* **Written problem**
Gather all lines with "that" from the records.
## BEGIN Records to process
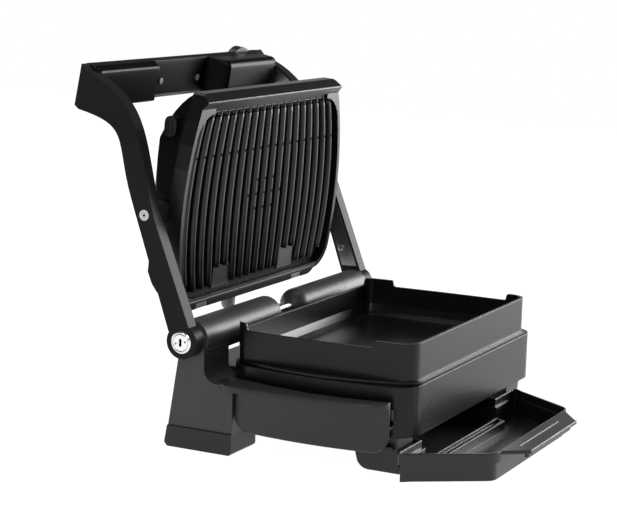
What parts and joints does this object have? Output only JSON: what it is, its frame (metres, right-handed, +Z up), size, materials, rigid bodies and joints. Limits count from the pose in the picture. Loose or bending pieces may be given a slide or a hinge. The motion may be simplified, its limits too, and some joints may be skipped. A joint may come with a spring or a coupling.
{
  "type": "electric contact grill",
  "caption": "Electric contact grill with its lid frame swung open, a floating ridged grill plate, a deep baking tray on the base and a drip tray drawn out in front.",
  "frame": {"origin": "middle of the part's box in X and Y, on the worktop plane", "axes": "+X to the grill's right, +Y to its back, +Z up"},
  "size_m": [0.365, 0.4233, 0.3422],
  "materials": {
    "body_plastic": "satin",
    "dark_plastic": "matte",
    "tower_plastic": "satin",
    "grip_plastic": "satin",
    "barrel_paint": "satin",
    "rubber": "matte",
    "bright_sheet": "satin",
    "heater_steel": "satin",
    "thermostat_metal": "satin",
    "ceramic": "satin",
    "screw_steel": "satin",
    "button_plastic": "satin",
    "tray_coating": "non-stick satin",
    "drip_plastic": "satin",
    "shaft_steel": "polished",
    "cap_chrome": "polished",
    "arm_paint": "satin",
    "cover_metal": "satin",
    "handle_plastic": "satin",
    "underside_plastic": "matte",
    "panel_gloss": "gloss",
    "key_plastic": "satin",
    "power_red": "gloss",
    "light_ring": "gloss",
    "board_green": "satin",
    "plate_coating": "non-stick satin",
    "clip_metal": "satin",
    "bush_metal": "satin",
    "sleeve_silicone": "matte"
  },
  "bodies": {
    "base": {"base_housing": "body_plastic", "bottom_cover": "dark_plastic", "left_tower": "tower_plastic", "right_tower": "tower_plastic", "left_tower_block": "dark_plastic", "right_tower_block": "dark_plastic", "left_front_foot": "tower_plastic", "right_front_foot": "tower_plastic", "rubber_feet": "rubber", "left_side_handle": "grip_plastic", "right_side_handle": "grip_plastic", "left_hinge_barrel": "barrel_paint", "right_hinge_barrel": "barrel_paint", "right_barrel_sleeve": "barrel_paint", "cord_gland": "rubber", "lower_reflector": "bright_sheet", "lower_heater": "heater_steel", "lower_thermostat": "thermostat_metal", "terminal_block": "ceramic", "base_screws": "screw_steel"},
    "lower_release": {"lower_release_button": "button_plastic"},
    "tray": {"baking_tray": "tray_coating"},
    "drip": {"drip_tray": "drip_plastic"},
    "lid": {"hinge_shaft": "shaft_steel", "hinge_caps": "cap_chrome", "left_arm": "arm_paint", "right_arm": "arm_paint", "left_arm_cover": "cover_metal", "right_arm_cover": "cover_metal", "arm_screws": "screw_steel", "pivot_pins": "shaft_steel", "handle_shell": "handle_plastic", "handle_underside": "underside_plastic", "handle_screws": "screw_steel", "control_panel": "panel_gloss", "programme_keypad": "key_plastic", "indicator_drum": "handle_plastic", "indicator_ring": "light_ring", "circuit_board": "board_green"},
    "power": {"power_button": "power_red"},
    "confirm": {"ok_button": "button_plastic"},
    "floating_head": {"upper_housing": "dark_plastic", "upper_reflector": "bright_sheet", "upper_heater": "heater_steel", "upper_thermostat": "thermostat_metal", "plate_clips": "clip_metal", "pivot_bushes": "bush_metal", "cable_sleeve": "sleeve_silicone"},
    "grill_plate": {"upper_plate": "plate_coating"},
    "upper_release": {"upper_release_button": "button_plastic"}
  },
  "joints": [
    {"name": "lid_hinge", "type": "hinge", "parent": "base", "child": "lid", "pos_m": [0, 0.0818, 0.1007], "axis": [1, 0, 0], "range_deg": [0, 87]},
    {"name": "plate_tilt", "type": "hinge", "parent": "lid", "child": "floating_head", "pos_m": [0, 0.1219, 0.2095], "axis": [-1, 0, 0], "range_deg": [0, 5]},
    {"name": "grill_plate_off", "type": "slide", "parent": "floating_head", "child": "grill_plate", "axis": [0, 0.9964, 0.0849], "range_m": [-0.03, 0]},
    {"name": "upper_release_press", "type": "slide", "parent": "floating_head", "child": "upper_release", "axis": [1, 0, 0], "range_m": [0, 0.003], "stiffness_N_per_m": 300},
    {"name": "baking_tray_lift", "type": "slide", "parent": "base", "child": "tray", "axis": [0, 0, -1], "range_m": [-0.06, 0]},
    {"name": "drip_tray_slide", "type": "slide", "parent": "base", "child": "drip", "axis": [0, 1, 0], "range_m": [-0.11, 0.003]},
    {"name": "lower_release_press", "type": "slide", "parent": "base", "child": "lower_release", "axis": [1, 0, 0], "range_m": [0, 0.003], "stiffness_N_per_m": 300},
    {"name": "power_press", "type": "slide", "parent": "lid", "child": "power", "axis": [0, -0.9869, -0.1616], "range_m": [0, 0.0015], "stiffness_N_per_m": 300},
    {"name": "ok_press", "type": "slide", "parent": "lid", "child": "confirm", "axis": [0, -0.9869, -0.1616], "range_m": [0, 0.0015], "stiffness_N_per_m": 300}
  ]
}
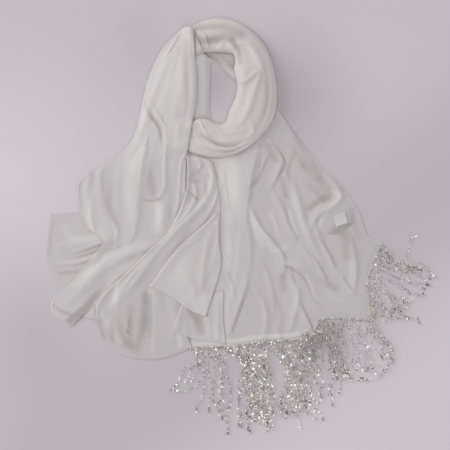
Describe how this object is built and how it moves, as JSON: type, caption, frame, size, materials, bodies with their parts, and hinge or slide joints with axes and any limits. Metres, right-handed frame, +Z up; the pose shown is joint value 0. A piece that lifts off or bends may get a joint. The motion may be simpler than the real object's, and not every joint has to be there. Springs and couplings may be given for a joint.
{
  "type": "hijab shawl",
  "caption": "Long sheer shawl laid flat as a hijab, wound into a neck loop, with a plain hemmed end and a bead-fringed end.",
  "frame": {"origin": "centre of the laid-out shawl's outline, on the surface it lies on", "axes": "+Z up from the surface, +Y from the fringe towards the neck loop, +X towards the beaded end's side"},
  "size_m": [0.7775, 0.828, 0.0362],
  "materials": {
    "chiffon": "white chiffon, slightly see-through, soft matt weave",
    "chiffon_folded": "several layers of white chiffon gathered together",
    "glass_beads": "silver-lined clear glass beads, bright and polished",
    "label_satin": "plain white satin tape"
  },
  "bodies": {
    "root": {"left_corner": "chiffon", "inner_turn": "chiffon", "right_tail": "chiffon", "neck_turn": "chiffon_folded", "left_tail": "chiffon", "centre_fall": "chiffon", "centre_flap": "chiffon", "point_flap": "chiffon", "label": "label_satin", "fringe_front": "glass_beads", "fringe_corner": "glass_beads", "fringe_side": "glass_beads"}
  },
  "joints": []
}
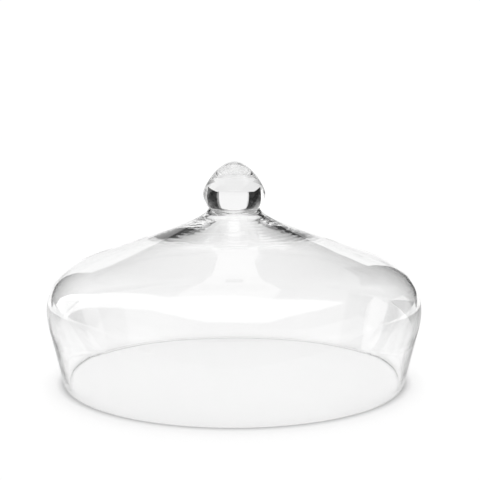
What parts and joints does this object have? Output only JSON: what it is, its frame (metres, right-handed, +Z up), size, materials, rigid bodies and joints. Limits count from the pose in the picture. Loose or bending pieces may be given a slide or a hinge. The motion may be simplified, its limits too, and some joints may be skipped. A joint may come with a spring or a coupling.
{
  "type": "bell jar dome",
  "caption": "Low blown-glass bell jar dome with an outward-leaning skirt, a broad rounded shoulder, a shallow conical crown and a solid pointed glass knob.",
  "frame": {"origin": "centre of the rim, in the plane the bell stands on", "axes": "+Z up along the axis of revolution, towards the knob; X and Y are equal"},
  "size_m": [0.2998, 0.2998, 0.1755],
  "materials": {
    "clear_glass": "fire-polished, clear"
  },
  "bodies": {
    "root": {"bell": "clear_glass", "knob": "clear_glass"}
  },
  "joints": []
}
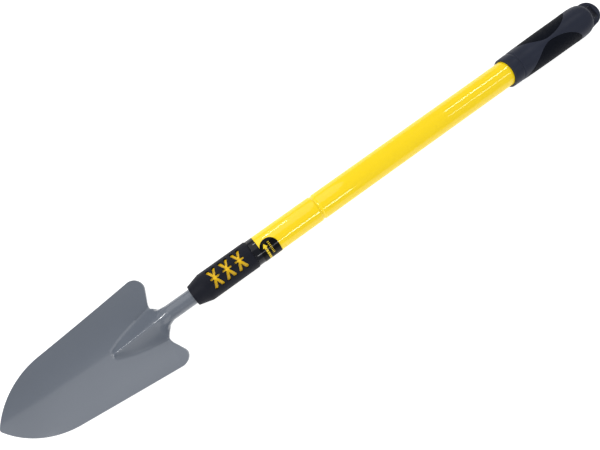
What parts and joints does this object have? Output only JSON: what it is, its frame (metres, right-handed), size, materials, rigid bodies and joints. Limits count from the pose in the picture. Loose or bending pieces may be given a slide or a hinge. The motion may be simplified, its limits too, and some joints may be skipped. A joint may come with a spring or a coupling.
{
  "type": "hand trowel",
  "caption": "Hand trowel with a dished steel blade on a telescopic tube handle that locks with a twist, and a moulded grip with a hang slot.",
  "frame": {"origin": "centre of the hang slot, on the axis of the handle", "axes": "+X along the handle from the blade to the grip end, +Z the way the open side of the blade faces"},
  "size_m": [0.6329, 0.0844, 0.0308],
  "materials": {
    "blade_steel": "satin grey-blue coat over pressed steel",
    "core_plastic": "smooth yellow nylon",
    "collar_rubber": "matt dark slate elastomer",
    "pin_steel": "zinc plated",
    "tube_steel": "bright plated, lightly drawn along its length",
    "nylon": "natural nylon",
    "cone_plastic": "black acetal",
    "yellow_paint": "glossy yellow powder coat",
    "bush_plastic": "glossy black",
    "label_film": "black printed film with a yellow turn arrow",
    "grip_plastic": "fine matt dark slate",
    "pad_rubber": "matt black elastomer with a fine texture"
  },
  "bodies": {
    "handle": {"outer_tube": "yellow_paint", "mouth_bush": "bush_plastic", "tighten_label": "label_film", "grip_core": "grip_plastic", "grip_pad_left": "pad_rubber", "grip_pad_right": "pad_rubber", "end_cap": "grip_plastic"},
    "carriage": {"expander_sleeve": "nylon"},
    "head": {"blade": "blade_steel", "collar_core": "core_plastic", "collar_sleeve": "collar_rubber", "collar_pins": "pin_steel", "inner_tube": "tube_steel", "expander_plug": "nylon", "plug_pin": "pin_steel", "expander_stud": "pin_steel", "thrust_washer": "pin_steel", "stop_nut": "pin_steel"},
    "cone": {"expander_cone": "cone_plastic"}
  },
  "joints": [
    {"name": "telescope", "type": "slide", "parent": "handle", "child": "carriage", "axis": [-1, 0, 0], "range_m": [0, 0.255]},
    {"name": "head_twist", "type": "hinge", "parent": "carriage", "child": "head", "pos_m": [-0.046, 0, 0], "axis": [-1, 0, 0], "range_deg": [0, 540]},
    {"name": "cone_travel", "type": "slide", "parent": "carriage", "child": "cone", "axis": [1, 0, 0], "range_m": [0, 0.003]}
  ],
  "couplings": [
    {"joint": "cone_travel", "follows": "head_twist", "m_per_rad": 0.00031831}
  ]
}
## END Records to process
* **Finished answer**
Describe how this object is built and how it moves, as JSON: type, caption, frame, size, materials, bodies with their parts, and hinge or slide joints with axes and any limits. Metres, right-handed frame, +Z up; the pose shown is joint value 0. A piece that lifts off or bends may get a joint. The motion may be simpler than the real object's, and not every joint has to be there. Springs and couplings may be given for a joint.
  "caption": "Hand trowel with a dished steel blade on a telescopic tube handle that locks with a twist, and a moulded grip with a hang slot.",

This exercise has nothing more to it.